More Volterra-Lotka parameter object images.

1: Smooth Traps coloring combining a rotated half-plane passing through (1, 1) and the outside of the disk inscribed in the square from 0 to 2 along both axes. A chaotic region from one of the earlier images is shown again.

2: Same coloring method, of one of the "teeth".

3: A band of chaos adjacent to a "tooth". Image has been rotated. Colored by a ribbon trap of width 2 whose midline goes through (1, 1) and a radius-3 disk interior with the same center point. (Remember, this point is always a fixed point in the Volterra-Lotka dynamics, so it makes a good smooth-traps center point.) Note the "swallows" familiar from forced logistic and Henon parameter spaces turning up again here quite clearly.
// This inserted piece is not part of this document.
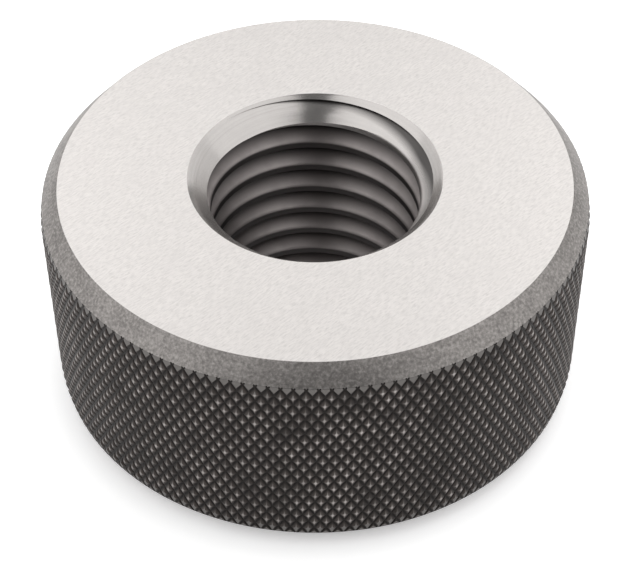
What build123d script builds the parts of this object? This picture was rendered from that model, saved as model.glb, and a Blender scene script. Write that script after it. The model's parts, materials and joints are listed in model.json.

4: A "tooth" colored by a combination of the same radius-3 smooth trap and "velocity over magnitude". That method averages, over the orbit, \( \frac{|P_n - P_{n - 1}|}{|P_n|} \) where || is the Euclidean norm and the orbit points P are generic vectors in a generic inner-product space. As such this method is applicable to a very broad set of fractals -- in particular it should work on Mandelbulb, Mandelbox, and other more-than-two-dimensional ones as well.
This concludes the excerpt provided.